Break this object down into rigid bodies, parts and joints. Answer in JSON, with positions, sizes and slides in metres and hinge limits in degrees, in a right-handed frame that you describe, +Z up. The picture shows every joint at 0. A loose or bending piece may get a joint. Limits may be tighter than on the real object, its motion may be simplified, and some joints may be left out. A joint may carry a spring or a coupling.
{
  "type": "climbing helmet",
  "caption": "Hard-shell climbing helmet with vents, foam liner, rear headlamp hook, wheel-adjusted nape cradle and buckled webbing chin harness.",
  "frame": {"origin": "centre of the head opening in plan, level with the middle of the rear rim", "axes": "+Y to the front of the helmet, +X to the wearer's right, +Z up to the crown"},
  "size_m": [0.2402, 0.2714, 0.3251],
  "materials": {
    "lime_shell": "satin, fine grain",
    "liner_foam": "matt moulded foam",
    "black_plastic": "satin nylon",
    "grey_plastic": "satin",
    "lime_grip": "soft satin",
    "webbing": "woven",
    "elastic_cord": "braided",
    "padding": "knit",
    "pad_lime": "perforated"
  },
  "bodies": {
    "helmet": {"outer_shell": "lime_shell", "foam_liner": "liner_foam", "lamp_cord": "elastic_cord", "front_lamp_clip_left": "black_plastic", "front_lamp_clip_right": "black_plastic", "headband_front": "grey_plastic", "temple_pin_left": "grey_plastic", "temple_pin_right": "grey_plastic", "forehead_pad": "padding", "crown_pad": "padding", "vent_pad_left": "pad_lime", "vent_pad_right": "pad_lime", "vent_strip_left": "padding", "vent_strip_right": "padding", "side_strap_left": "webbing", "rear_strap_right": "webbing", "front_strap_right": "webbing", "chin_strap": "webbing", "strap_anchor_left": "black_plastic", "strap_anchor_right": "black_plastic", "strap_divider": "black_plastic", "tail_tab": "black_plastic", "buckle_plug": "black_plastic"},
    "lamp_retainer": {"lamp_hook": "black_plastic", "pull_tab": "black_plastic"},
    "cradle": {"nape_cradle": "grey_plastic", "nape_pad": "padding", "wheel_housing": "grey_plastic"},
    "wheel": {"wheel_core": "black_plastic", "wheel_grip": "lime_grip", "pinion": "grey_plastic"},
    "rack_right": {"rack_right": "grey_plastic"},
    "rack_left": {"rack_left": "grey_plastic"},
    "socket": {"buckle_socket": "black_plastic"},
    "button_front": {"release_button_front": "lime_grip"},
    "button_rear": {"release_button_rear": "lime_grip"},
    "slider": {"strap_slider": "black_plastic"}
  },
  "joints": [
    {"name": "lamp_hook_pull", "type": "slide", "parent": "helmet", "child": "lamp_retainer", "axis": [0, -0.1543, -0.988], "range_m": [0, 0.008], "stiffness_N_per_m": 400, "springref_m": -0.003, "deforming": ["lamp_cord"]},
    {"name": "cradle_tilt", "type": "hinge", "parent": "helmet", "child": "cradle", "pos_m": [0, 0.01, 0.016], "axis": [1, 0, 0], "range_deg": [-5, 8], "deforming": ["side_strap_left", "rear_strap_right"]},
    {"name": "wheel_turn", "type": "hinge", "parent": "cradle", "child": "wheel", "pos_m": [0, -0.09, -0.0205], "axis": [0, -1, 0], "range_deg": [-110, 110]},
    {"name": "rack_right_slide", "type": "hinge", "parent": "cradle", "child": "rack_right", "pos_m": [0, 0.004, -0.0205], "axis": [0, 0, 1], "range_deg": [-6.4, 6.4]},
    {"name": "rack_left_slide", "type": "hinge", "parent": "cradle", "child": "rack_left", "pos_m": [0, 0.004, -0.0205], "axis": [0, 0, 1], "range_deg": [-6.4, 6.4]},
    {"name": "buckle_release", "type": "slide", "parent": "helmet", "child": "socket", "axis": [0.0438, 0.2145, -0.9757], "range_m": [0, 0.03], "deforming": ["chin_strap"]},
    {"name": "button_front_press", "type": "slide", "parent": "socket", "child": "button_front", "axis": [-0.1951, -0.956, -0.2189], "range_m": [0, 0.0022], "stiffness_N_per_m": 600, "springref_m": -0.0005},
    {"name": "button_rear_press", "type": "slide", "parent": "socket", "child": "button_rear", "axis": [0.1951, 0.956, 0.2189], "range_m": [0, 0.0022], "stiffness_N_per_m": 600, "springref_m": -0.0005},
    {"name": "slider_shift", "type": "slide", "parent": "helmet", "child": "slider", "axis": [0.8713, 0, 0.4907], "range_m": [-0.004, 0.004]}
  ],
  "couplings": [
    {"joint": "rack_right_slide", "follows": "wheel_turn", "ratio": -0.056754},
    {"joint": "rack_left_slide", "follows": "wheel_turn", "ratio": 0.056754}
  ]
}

■ ■ ■ ■ ■

# Aim
Return every line of the material exactly.

# Final answer
Break this object down into rigid bodies, parts and joints. Answer in JSON, with positions, sizes and slides in metres and hinge limits in degrees, in a right-handed frame that you describe, +Z up. The picture shows every joint at 0. A loose or bending piece may get a joint. Limits may be tighter than on the real object, its motion may be simplified, and some joints may be left out. A joint may carry a spring or a coupling.
{
  "type": "climbing helmet",
  "caption": "Hard-shell climbing helmet with vents, foam liner, rear headlamp hook, wheel-adjusted nape cradle and buckled webbing chin harness.",
  "frame": {"origin": "centre of the head opening in plan, level with the middle of the rear rim", "axes": "+Y to the front of the helmet, +X to the wearer's right, +Z up to the crown"},
  "size_m": [0.2402, 0.2714, 0.3251],
  "materials": {
    "lime_shell": "satin, fine grain",
    "liner_foam": "matt moulded foam",
    "black_plastic": "satin nylon",
    "grey_plastic": "satin",
    "lime_grip": "soft satin",
    "webbing": "woven",
    "elastic_cord": "braided",
    "padding": "knit",
    "pad_lime": "perforated"
  },
  "bodies": {
    "helmet": {"outer_shell": "lime_shell", "foam_liner": "liner_foam", "lamp_cord": "elastic_cord", "front_lamp_clip_left": "black_plastic", "front_lamp_clip_right": "black_plastic", "headband_front": "grey_plastic", "temple_pin_left": "grey_plastic", "temple_pin_right": "grey_plastic", "forehead_pad": "padding", "crown_pad": "padding", "vent_pad_left": "pad_lime", "vent_pad_right": "pad_lime", "vent_strip_left": "padding", "vent_strip_right": "padding", "side_strap_left": "webbing", "rear_strap_right": "webbing", "front_strap_right": "webbing", "chin_strap": "webbing", "strap_anchor_left": "black_plastic", "strap_anchor_right": "black_plastic", "strap_divider": "black_plastic", "tail_tab": "black_plastic", "buckle_plug": "black_plastic"},
    "lamp_retainer": {"lamp_hook": "black_plastic", "pull_tab": "black_plastic"},
    "cradle": {"nape_cradle": "grey_plastic", "nape_pad": "padding", "wheel_housing": "grey_plastic"},
    "wheel": {"wheel_core": "black_plastic", "wheel_grip": "lime_grip", "pinion": "grey_plastic"},
    "rack_right": {"rack_right": "grey_plastic"},
    "rack_left": {"rack_left": "grey_plastic"},
    "socket": {"buckle_socket": "black_plastic"},
    "button_front": {"release_button_front": "lime_grip"},
    "button_rear": {"release_button_rear": "lime_grip"},
    "slider": {"strap_slider": "black_plastic"}
  },
  "joints": [
    {"name": "lamp_hook_pull", "type": "slide", "parent": "helmet", "child": "lamp_retainer", "axis": [0, -0.1543, -0.988], "range_m": [0, 0.008], "stiffness_N_per_m": 400, "springref_m": -0.003, "deforming": ["lamp_cord"]},
    {"name": "cradle_tilt", "type": "hinge", "parent": "helmet", "child": "cradle", "pos_m": [0, 0.01, 0.016], "axis": [1, 0, 0], "range_deg": [-5, 8], "deforming": ["side_strap_left", "rear_strap_right"]},
    {"name": "wheel_turn", "type": "hinge", "parent": "cradle", "child": "wheel", "pos_m": [0, -0.09, -0.0205], "axis": [0, -1, 0], "range_deg": [-110, 110]},
    {"name": "rack_right_slide", "type": "hinge", "parent": "cradle", "child": "rack_right", "pos_m": [0, 0.004, -0.0205], "axis": [0, 0, 1], "range_deg": [-6.4, 6.4]},
    {"name": "rack_left_slide", "type": "hinge", "parent": "cradle", "child": "rack_left", "pos_m": [0, 0.004, -0.0205], "axis": [0, 0, 1], "range_deg": [-6.4, 6.4]},
    {"name": "buckle_release", "type": "slide", "parent": "helmet", "child": "socket", "axis": [0.0438, 0.2145, -0.9757], "range_m": [0, 0.03], "deforming": ["chin_strap"]},
    {"name": "button_front_press", "type": "slide", "parent": "socket", "child": "button_front", "axis": [-0.1951, -0.956, -0.2189], "range_m": [0, 0.0022], "stiffness_N_per_m": 600, "springref_m": -0.0005},
    {"name": "button_rear_press", "type": "slide", "parent": "socket", "child": "button_rear", "axis": [0.1951, 0.956, 0.2189], "range_m": [0, 0.0022], "stiffness_N_per_m": 600, "springref_m": -0.0005},
    {"name": "slider_shift", "type": "slide", "parent": "helmet", "child": "slider", "axis": [0.8713, 0, 0.4907], "range_m": [-0.004, 0.004]}
  ],
  "couplings": [
    {"joint": "rack_right_slide", "follows": "wheel_turn", "ratio": -0.056754},
    {"joint": "rack_left_slide", "follows": "wheel_turn", "ratio": 0.056754}
  ]
}